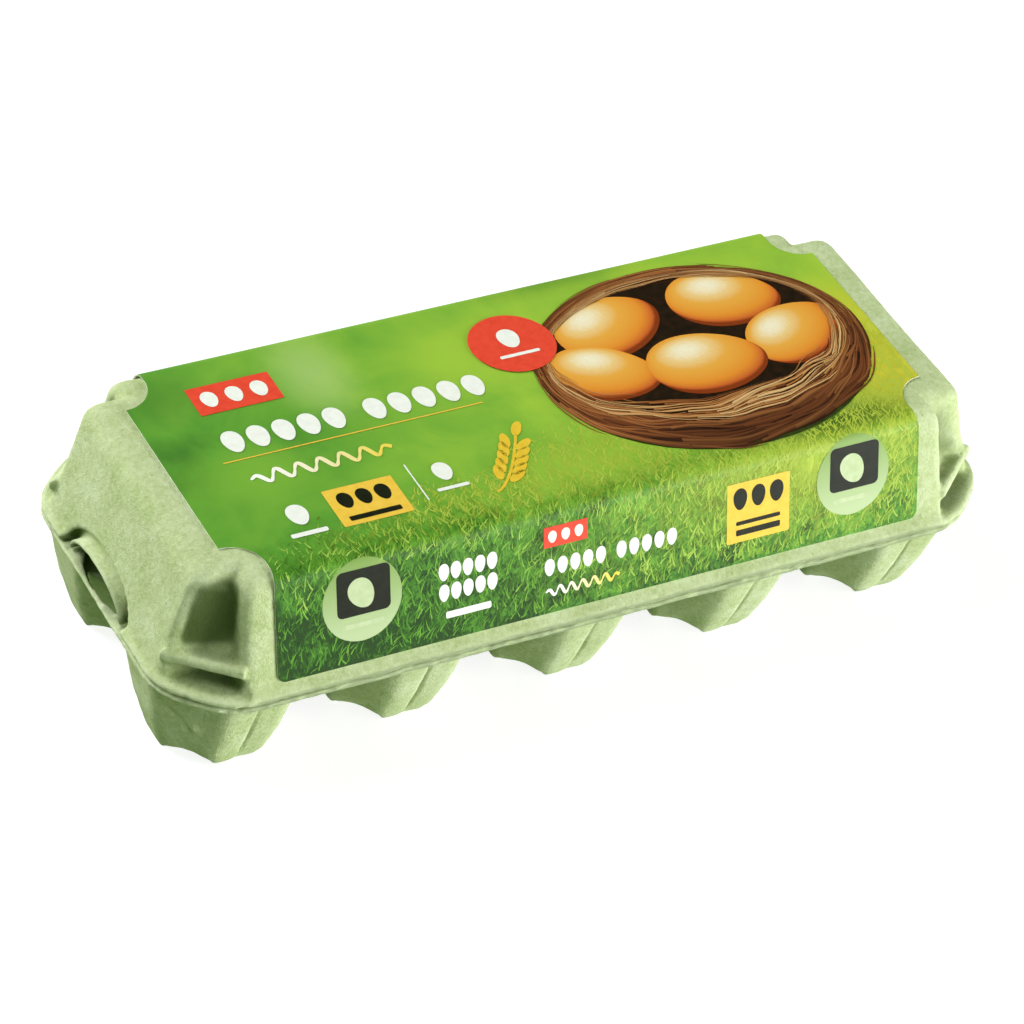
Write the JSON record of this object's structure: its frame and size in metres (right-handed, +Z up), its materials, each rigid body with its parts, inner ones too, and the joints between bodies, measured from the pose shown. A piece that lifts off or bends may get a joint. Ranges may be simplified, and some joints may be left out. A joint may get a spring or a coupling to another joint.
{
  "type": "egg carton",
  "caption": "Shut moulded-pulp egg carton with two rows of cups and a printed paper label wrapped over its lid.",
  "frame": {"origin": "on the ground under the middle of the carton", "axes": "+X along the carton's length, +Z up, -Y towards the front, where the label's front flap is"},
  "size_m": [0.2494, 0.11, 0.0662],
  "materials": {
    "pulp": "matte",
    "label_print": "satin"
  },
  "bodies": {
    "root": {"tray": "pulp", "lid": "pulp", "label": "label_print"}
  },
  "joints": []
}
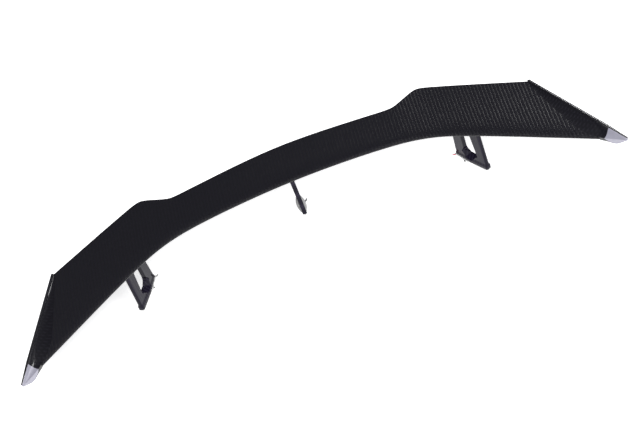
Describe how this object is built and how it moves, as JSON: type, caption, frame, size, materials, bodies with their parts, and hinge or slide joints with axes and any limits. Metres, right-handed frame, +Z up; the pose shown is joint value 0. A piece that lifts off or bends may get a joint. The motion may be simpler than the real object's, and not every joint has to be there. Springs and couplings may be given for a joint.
{
  "type": "rear wing",
  "caption": "Wide racing rear wing: swept hollow main plane with a stepped trailing edge, flared end plates and pale tips, on a middle blade and two framed stands.",
  "frame": {"origin": "centre of the face that the middle stand rests on", "axes": "+X to the right of the car, -Y towards the front of the car, +Z up"},
  "size_m": [1.731, 0.4612, 0.1904],
  "materials": {
    "carbon_wing": "clear-coated 2x2 carbon twill",
    "carbon_endplate": "clear-coated 2x2 carbon twill",
    "tip_finish": "smooth pale grey coating",
    "carbon_stand": "clear-coated carbon, finer weave",
    "core_laminate": "foam and glass laminate, hidden",
    "hardpoint_alloy": "milled, hidden",
    "gasket_rubber": "matt sheet rubber",
    "foot_rubber": "matt sheet rubber",
    "foam_tape": "closed-cell foam",
    "liner_film": "red peel-off film",
    "fastener_steel": "zinc-plated"
  },
  "bodies": {
    "root": {"upper_skin": "carbon_wing", "lower_skin": "carbon_wing", "left_endplate": "carbon_endplate", "right_endplate": "carbon_endplate", "left_tip_cap": "tip_finish", "right_tip_cap": "tip_finish", "left_stand": "carbon_stand", "center_stand": "carbon_stand", "right_stand": "carbon_stand", "center_spar": "core_laminate", "left_spar": "core_laminate", "right_spar": "core_laminate", "left_inner_rib": "core_laminate", "right_inner_rib": "core_laminate", "left_tip_rib": "core_laminate", "right_tip_rib": "core_laminate", "left_hardpoint": "hardpoint_alloy", "center_hardpoint": "hardpoint_alloy", "right_hardpoint": "hardpoint_alloy", "left_gasket": "gasket_rubber", "center_gasket": "gasket_rubber", "right_gasket": "gasket_rubber", "left_foot_pad": "foot_rubber", "right_foot_pad": "foot_rubber", "left_foam_tape": "foam_tape", "center_foam_tape": "foam_tape", "right_foam_tape": "foam_tape", "left_tape_liner": "liner_film", "center_tape_liner": "liner_film", "right_tape_liner": "liner_film", "left_stand_screws": "fastener_steel", "center_stand_screws": "fastener_steel", "right_stand_screws": "fastener_steel", "left_deck_stud": "fastener_steel", "center_deck_stud": "fastener_steel", "right_deck_stud": "fastener_steel"}
  },
  "joints": []
}
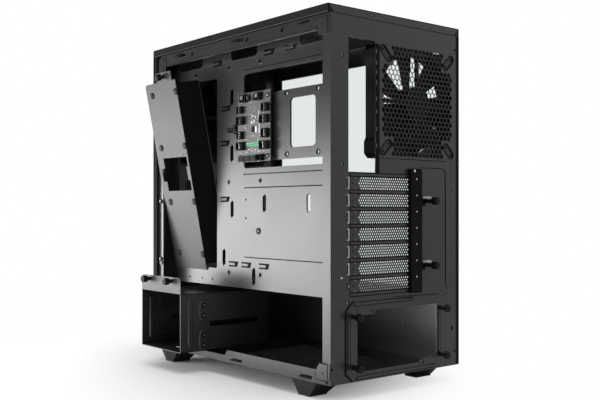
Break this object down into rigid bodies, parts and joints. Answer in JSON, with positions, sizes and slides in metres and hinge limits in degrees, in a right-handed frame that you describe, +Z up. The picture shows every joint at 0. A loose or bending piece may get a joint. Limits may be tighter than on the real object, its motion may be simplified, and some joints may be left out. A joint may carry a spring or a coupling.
{
  "type": "desktop computer tower",
  "caption": "Steel computer tower with its right side off: board tray, drawn-out drive cage, leaning cable cover, fans and power supply bay.",
  "frame": {"origin": "middle of the bottom of the bounding box, on the floor, with the drawn-out cage and the thumbscrews counted in", "axes": "+X to the open right side, +Y to the rear with the sockets and fan, +Z up"},
  "size_m": [0.2824, 0.418, 0.463],
  "materials": {
    "black_steel": "satin black powder coat on steel sheet",
    "cap_black": "satin black powder coat",
    "cover_black": "satin black powder coat",
    "smoked_glass": "polished toughened glass, lightly tinted",
    "glass_edge_print": "black ceramic print on the glass",
    "circuit_board": "black solder mask with tinned joints",
    "black_nylon": "moulded nylon",
    "white_nylon": "moulded nylon",
    "green_nylon": "moulded nylon",
    "chip_resin": "moulded resin",
    "brass_posts": "turned brass",
    "rubber": "soft moulded rubber",
    "rubber_studs": "rubber ring round a steel screw",
    "moulded_black": "fine-grained moulding",
    "socket_tongue": "blue socket tongue",
    "button_black": "smooth moulding",
    "fan_black": "glass-filled moulding",
    "fan_blade": "ribbed moulding",
    "filter_mesh": "fine nylon mesh in a moulded frame",
    "knob_black": "knurled, blackened steel"
  },
  "bodies": {
    "chassis": {"base_pan": "black_steel", "board_standoffs": "brass_posts", "cable_clip": "black_nylon", "data_socket_tongues": "socket_tongue", "fascia_clips": "black_nylon", "floor_grille": "black_steel", "foot_front_left": "moulded_black", "foot_front_right": "moulded_black", "foot_pads": "rubber", "foot_rear_left": "moulded_black", "foot_rear_right": "moulded_black", "front_fan_frame": "fan_black", "front_fascia": "moulded_black", "front_frame": "black_steel", "glass_band": "glass_edge_print", "hub_board": "circuit_board", "hub_bracket": "black_steel", "hub_chips": "chip_resin", "hub_headers": "black_nylon", "hub_light_strip": "green_nylon", "hub_posts": "black_nylon", "hub_power_sockets": "white_nylon", "io_port_block": "moulded_black", "motherboard_tray": "black_steel", "psu_frame": "black_steel", "psu_shroud": "black_steel", "psu_thumbscrews": "knob_black", "rear_fan_frame": "fan_black", "rear_fan_grille": "black_steel", "rear_panel": "black_steel", "side_glass": "smoked_glass", "slot_cover_1": "black_steel", "slot_cover_2": "black_steel", "slot_cover_3": "black_steel", "slot_cover_4": "black_steel", "slot_cover_5": "black_steel", "slot_cover_6": "black_steel", "slot_cover_7": "black_steel", "slot_screw_cover": "cover_black", "slot_thumbscrews": "knob_black", "top_cap": "cap_black", "top_filter": "filter_mesh", "top_frame": "black_steel"},
    "drive_cage_slide": {"drive_cage": "black_steel", "cage_thumbscrews": "knob_black", "drive_grommets": "rubber"},
    "cable_cover_leaf": {"cable_cover": "cover_black", "drive_studs": "rubber_studs", "cover_thumbscrew": "knob_black"},
    "rear_fan_wheel": {"rear_fan_rotor": "fan_blade"},
    "front_fan_wheel": {"front_fan_rotor": "fan_blade"},
    "power_key": {"power_button": "button_black"},
    "light_key": {"light_button": "button_black"},
    "floor_filter": {"bottom_filter": "filter_mesh"}
  },
  "joints": [
    {"name": "cage_slide", "type": "slide", "parent": "chassis", "child": "drive_cage_slide", "axis": [1, 0, 0], "range_m": [-0.0642, 0.06]},
    {"name": "cover_tilt", "type": "hinge", "parent": "chassis", "child": "cable_cover_leaf", "pos_m": [0.06305, -0.1442, 0.1386], "axis": [0, 1, 0], "range_deg": [-11.2, 0]},
    {"name": "rear_fan_spin", "type": "hinge", "parent": "chassis", "child": "rear_fan_wheel", "pos_m": [-0.0625, 0.1735, 0.358], "axis": [0, 1, 0], "continuous": true},
    {"name": "front_fan_spin", "type": "hinge", "parent": "chassis", "child": "front_fan_wheel", "pos_m": [-0.02575, -0.1855, 0.365], "axis": [0, 1, 0], "continuous": true},
    {"name": "power_press", "type": "slide", "parent": "chassis", "child": "power_key", "axis": [0, 0, -1], "range_m": [0, 0.0012], "stiffness_N_per_m": 400, "springref_m": -0.001},
    {"name": "light_press", "type": "slide", "parent": "chassis", "child": "light_key", "axis": [0, 0, -1], "range_m": [0, 0.0012], "stiffness_N_per_m": 300, "springref_m": -0.001},
    {"name": "filter_pull", "type": "slide", "parent": "chassis", "child": "floor_filter", "axis": [0, -1, 0], "range_m": [0, 0.15]}
  ]
}
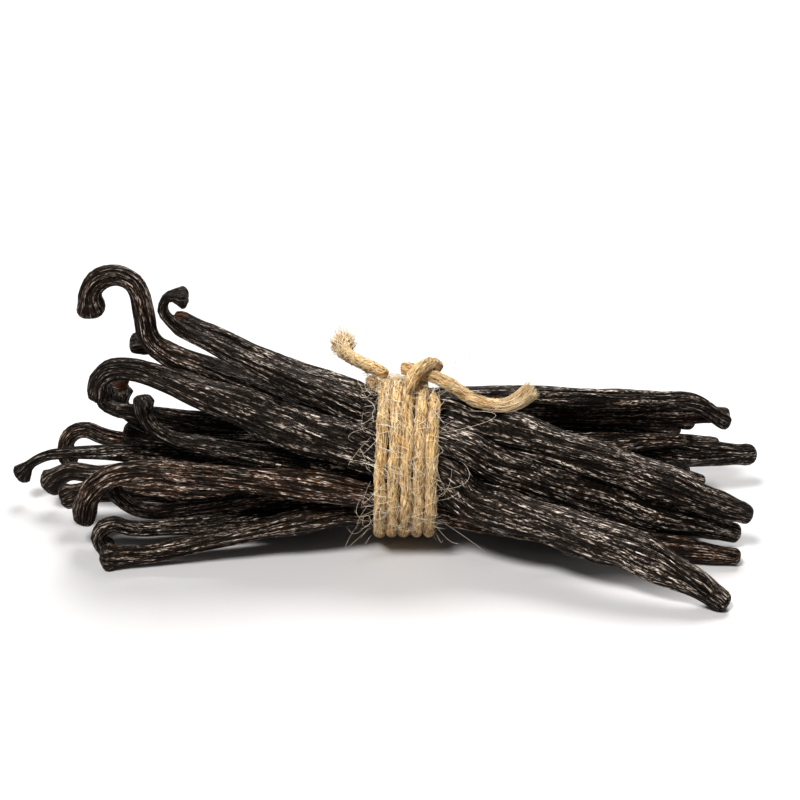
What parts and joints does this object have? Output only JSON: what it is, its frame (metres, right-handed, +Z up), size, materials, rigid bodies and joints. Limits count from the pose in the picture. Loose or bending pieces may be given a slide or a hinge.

++++++

Exercise: Write out every line of the preceding listing that contains "picture".

Complete response:
Break this object down into rigid bodies, parts and joints. Answer in JSON, with positions, sizes and slides in metres and hinge limits in degrees, in a right-handed frame that you describe, +Z up. The picture shows every joint at 0. A loose or bending piece may get a joint. Limits may be tighter than on the real object, its motion may be simplified, and some joints may be left out. A joint may carry a spring or a coupling.
What parts and joints does this object have? Output only JSON: what it is, its frame (metres, right-handed, +Z up), size, materials, rigid bodies and joints. Limits count from the pose in the picture. Loose or bending pieces may be given a slide or a hinge.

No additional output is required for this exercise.